Copy every entry exactly.
# START OF ENTRIES SUPPLIED
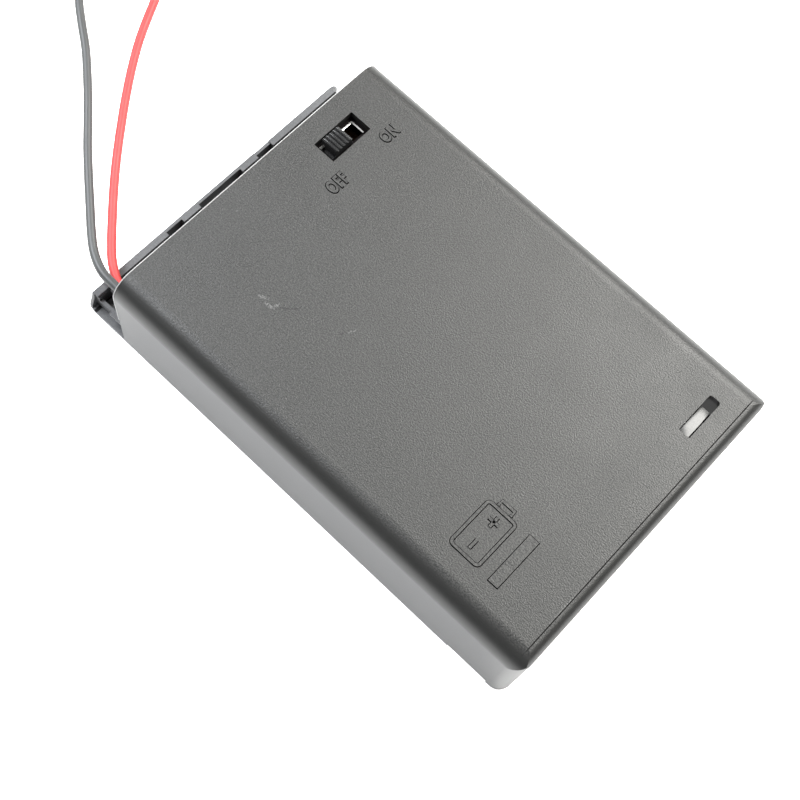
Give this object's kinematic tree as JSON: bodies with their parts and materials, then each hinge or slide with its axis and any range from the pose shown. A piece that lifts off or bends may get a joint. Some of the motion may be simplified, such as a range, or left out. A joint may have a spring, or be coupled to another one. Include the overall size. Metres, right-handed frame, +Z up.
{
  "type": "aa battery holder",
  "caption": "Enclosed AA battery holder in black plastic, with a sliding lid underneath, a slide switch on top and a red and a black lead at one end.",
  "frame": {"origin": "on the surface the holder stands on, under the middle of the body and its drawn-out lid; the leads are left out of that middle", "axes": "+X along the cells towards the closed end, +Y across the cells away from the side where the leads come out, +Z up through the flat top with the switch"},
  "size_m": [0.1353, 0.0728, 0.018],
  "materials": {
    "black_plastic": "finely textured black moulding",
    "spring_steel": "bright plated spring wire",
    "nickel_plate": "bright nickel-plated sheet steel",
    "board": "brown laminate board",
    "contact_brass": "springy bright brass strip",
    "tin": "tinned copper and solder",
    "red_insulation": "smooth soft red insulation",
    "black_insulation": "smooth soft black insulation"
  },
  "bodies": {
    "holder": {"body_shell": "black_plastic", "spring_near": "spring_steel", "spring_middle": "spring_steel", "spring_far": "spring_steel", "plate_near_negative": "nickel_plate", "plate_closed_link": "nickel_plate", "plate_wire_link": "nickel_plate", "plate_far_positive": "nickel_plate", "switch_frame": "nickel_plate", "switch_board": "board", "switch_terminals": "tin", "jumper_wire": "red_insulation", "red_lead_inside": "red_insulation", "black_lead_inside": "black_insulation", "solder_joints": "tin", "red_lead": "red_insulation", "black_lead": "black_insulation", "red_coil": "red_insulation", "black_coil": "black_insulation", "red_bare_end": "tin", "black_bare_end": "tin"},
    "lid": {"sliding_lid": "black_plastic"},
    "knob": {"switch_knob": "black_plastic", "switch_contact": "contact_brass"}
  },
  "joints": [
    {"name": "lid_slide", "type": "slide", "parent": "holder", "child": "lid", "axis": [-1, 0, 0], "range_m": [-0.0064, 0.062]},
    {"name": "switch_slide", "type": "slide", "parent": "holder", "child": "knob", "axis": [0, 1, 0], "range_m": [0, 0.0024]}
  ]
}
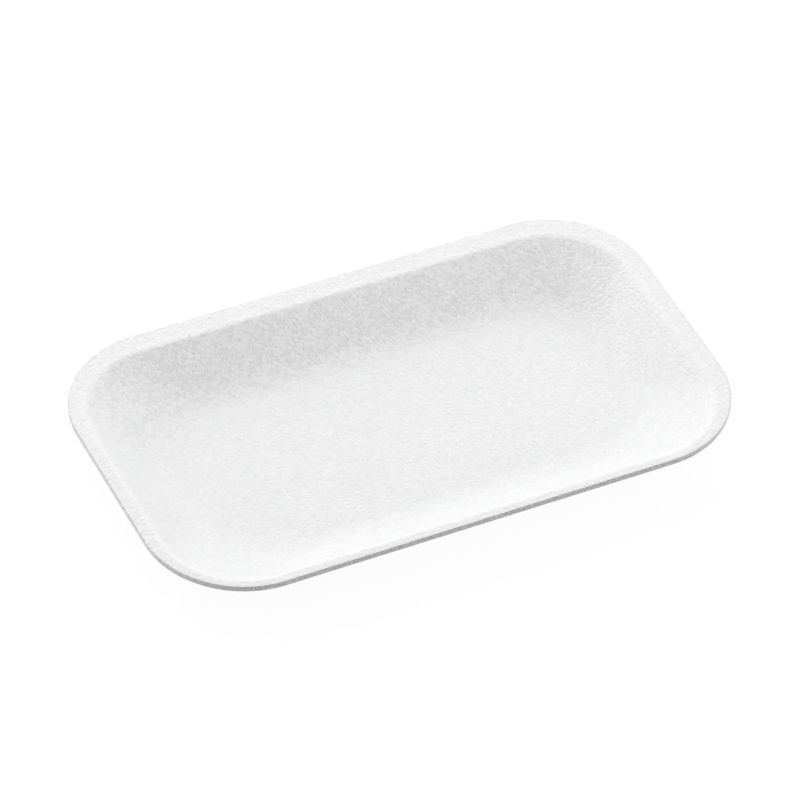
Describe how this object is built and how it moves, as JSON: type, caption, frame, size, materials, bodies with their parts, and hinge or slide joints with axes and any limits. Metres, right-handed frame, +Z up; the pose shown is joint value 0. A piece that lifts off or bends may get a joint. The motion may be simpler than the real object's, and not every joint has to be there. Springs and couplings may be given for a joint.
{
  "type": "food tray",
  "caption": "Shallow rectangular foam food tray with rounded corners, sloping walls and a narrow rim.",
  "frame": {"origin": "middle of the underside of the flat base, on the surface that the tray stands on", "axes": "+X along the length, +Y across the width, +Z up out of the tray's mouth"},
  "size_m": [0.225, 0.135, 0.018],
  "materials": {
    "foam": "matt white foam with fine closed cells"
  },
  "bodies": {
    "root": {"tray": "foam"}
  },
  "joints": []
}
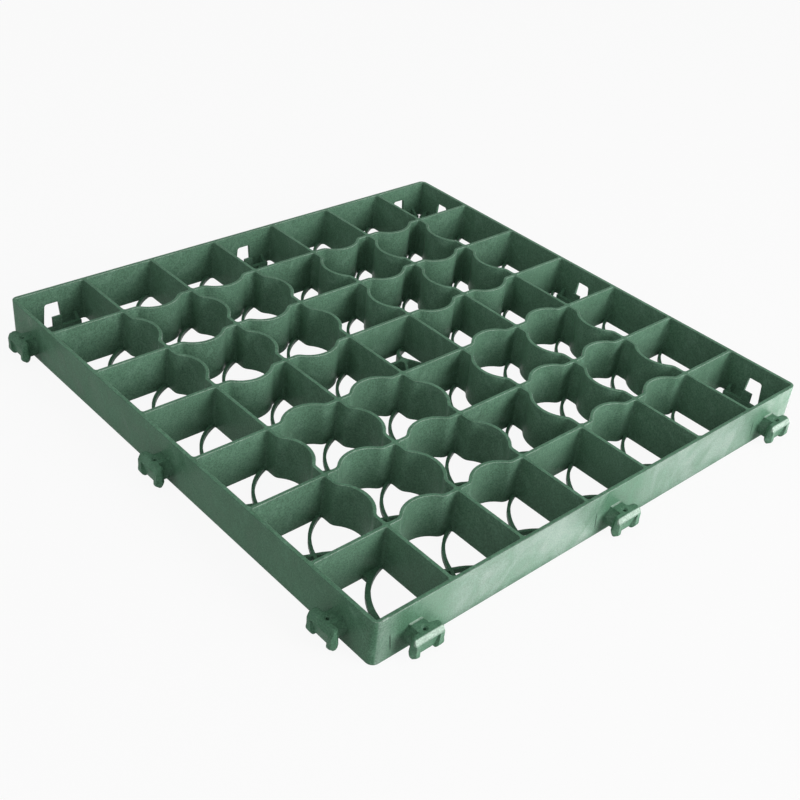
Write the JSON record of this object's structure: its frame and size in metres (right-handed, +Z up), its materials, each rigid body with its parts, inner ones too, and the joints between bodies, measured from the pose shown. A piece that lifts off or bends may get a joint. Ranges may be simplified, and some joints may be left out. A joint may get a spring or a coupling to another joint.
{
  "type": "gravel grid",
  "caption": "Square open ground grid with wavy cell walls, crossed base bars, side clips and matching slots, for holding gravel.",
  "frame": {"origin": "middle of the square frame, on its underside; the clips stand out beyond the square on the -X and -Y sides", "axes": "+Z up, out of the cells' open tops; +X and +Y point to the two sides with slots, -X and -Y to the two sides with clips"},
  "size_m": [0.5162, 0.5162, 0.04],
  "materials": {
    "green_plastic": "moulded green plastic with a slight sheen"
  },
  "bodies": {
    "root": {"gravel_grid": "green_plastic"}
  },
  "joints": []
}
# END OF ENTRIES SUPPLIED
WRITTEN REPLY:
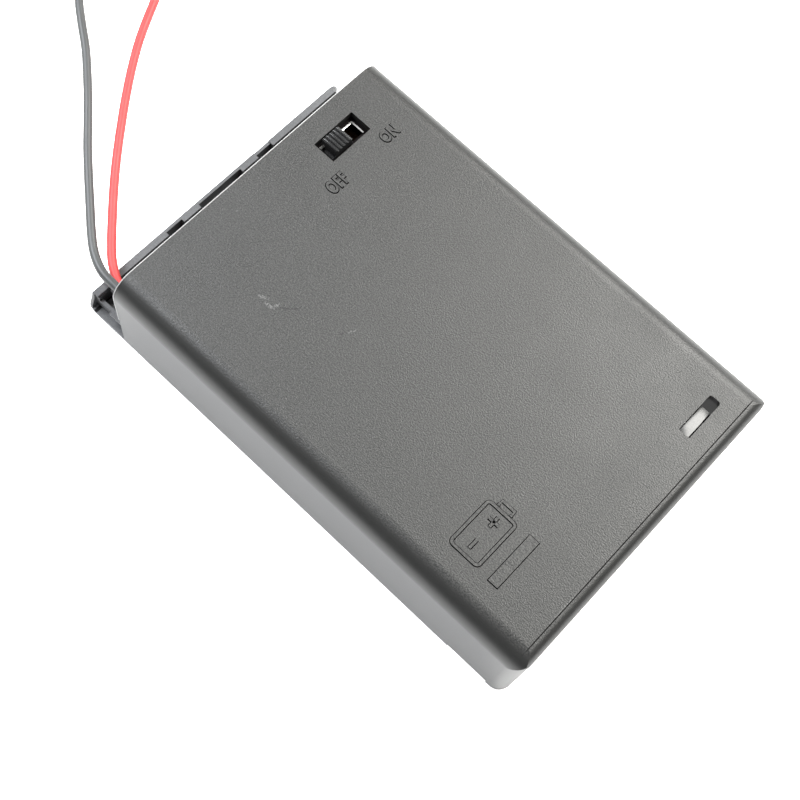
Give this object's kinematic tree as JSON: bodies with their parts and materials, then each hinge or slide with its axis and any range from the pose shown. A piece that lifts off or bends may get a joint. Some of the motion may be simplified, such as a range, or left out. A joint may have a spring, or be coupled to another one. Include the overall size. Metres, right-handed frame, +Z up.
{
  "type": "aa battery holder",
  "caption": "Enclosed AA battery holder in black plastic, with a sliding lid underneath, a slide switch on top and a red and a black lead at one end.",
  "frame": {"origin": "on the surface the holder stands on, under the middle of the body and its drawn-out lid; the leads are left out of that middle", "axes": "+X along the cells towards the closed end, +Y across the cells away from the side where the leads come out, +Z up through the flat top with the switch"},
  "size_m": [0.1353, 0.0728, 0.018],
  "materials": {
    "black_plastic": "finely textured black moulding",
    "spring_steel": "bright plated spring wire",
    "nickel_plate": "bright nickel-plated sheet steel",
    "board": "brown laminate board",
    "contact_brass": "springy bright brass strip",
    "tin": "tinned copper and solder",
    "red_insulation": "smooth soft red insulation",
    "black_insulation": "smooth soft black insulation"
  },
  "bodies": {
    "holder": {"body_shell": "black_plastic", "spring_near": "spring_steel", "spring_middle": "spring_steel", "spring_far": "spring_steel", "plate_near_negative": "nickel_plate", "plate_closed_link": "nickel_plate", "plate_wire_link": "nickel_plate", "plate_far_positive": "nickel_plate", "switch_frame": "nickel_plate", "switch_board": "board", "switch_terminals": "tin", "jumper_wire": "red_insulation", "red_lead_inside": "red_insulation", "black_lead_inside": "black_insulation", "solder_joints": "tin", "red_lead": "red_insulation", "black_lead": "black_insulation", "red_coil": "red_insulation", "black_coil": "black_insulation", "red_bare_end": "tin", "black_bare_end": "tin"},
    "lid": {"sliding_lid": "black_plastic"},
    "knob": {"switch_knob": "black_plastic", "switch_contact": "contact_brass"}
  },
  "joints": [
    {"name": "lid_slide", "type": "slide", "parent": "holder", "child": "lid", "axis": [-1, 0, 0], "range_m": [-0.0064, 0.062]},
    {"name": "switch_slide", "type": "slide", "parent": "holder", "child": "knob", "axis": [0, 1, 0], "range_m": [0, 0.0024]}
  ]
}
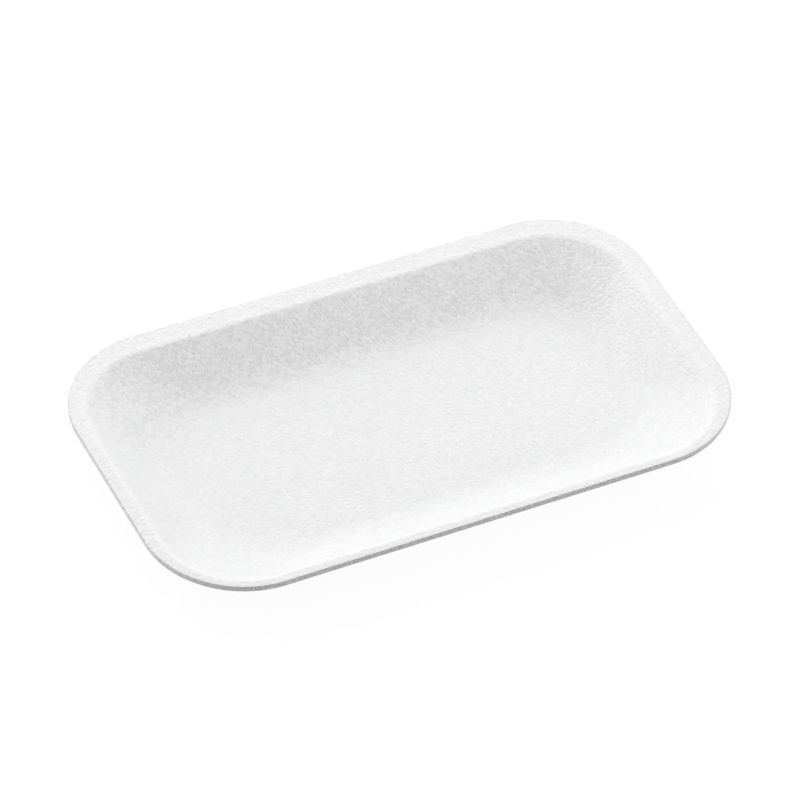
Describe how this object is built and how it moves, as JSON: type, caption, frame, size, materials, bodies with their parts, and hinge or slide joints with axes and any limits. Metres, right-handed frame, +Z up; the pose shown is joint value 0. A piece that lifts off or bends may get a joint. The motion may be simpler than the real object's, and not every joint has to be there. Springs and couplings may be given for a joint.
{
  "type": "food tray",
  "caption": "Shallow rectangular foam food tray with rounded corners, sloping walls and a narrow rim.",
  "frame": {"origin": "middle of the underside of the flat base, on the surface that the tray stands on", "axes": "+X along the length, +Y across the width, +Z up out of the tray's mouth"},
  "size_m": [0.225, 0.135, 0.018],
  "materials": {
    "foam": "matt white foam with fine closed cells"
  },
  "bodies": {
    "root": {"tray": "foam"}
  },
  "joints": []
}
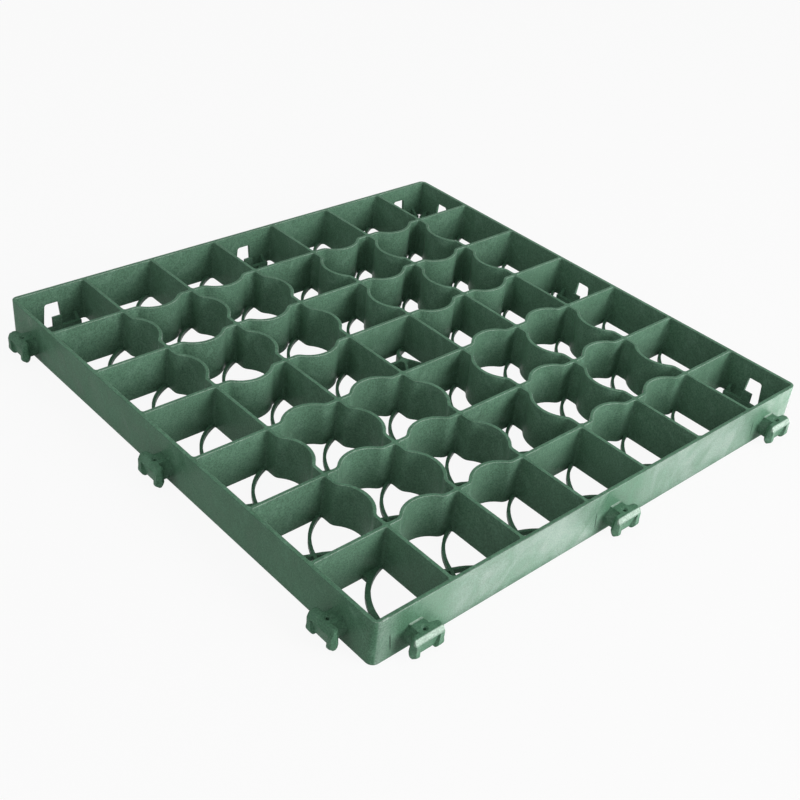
Write the JSON record of this object's structure: its frame and size in metres (right-handed, +Z up), its materials, each rigid body with its parts, inner ones too, and the joints between bodies, measured from the pose shown. A piece that lifts off or bends may get a joint. Ranges may be simplified, and some joints may be left out. A joint may get a spring or a coupling to another joint.
{
  "type": "gravel grid",
  "caption": "Square open ground grid with wavy cell walls, crossed base bars, side clips and matching slots, for holding gravel.",
  "frame": {"origin": "middle of the square frame, on its underside; the clips stand out beyond the square on the -X and -Y sides", "axes": "+Z up, out of the cells' open tops; +X and +Y point to the two sides with slots, -X and -Y to the two sides with clips"},
  "size_m": [0.5162, 0.5162, 0.04],
  "materials": {
    "green_plastic": "moulded green plastic with a slight sheen"
  },
  "bodies": {
    "root": {"gravel_grid": "green_plastic"}
  },
  "joints": []
}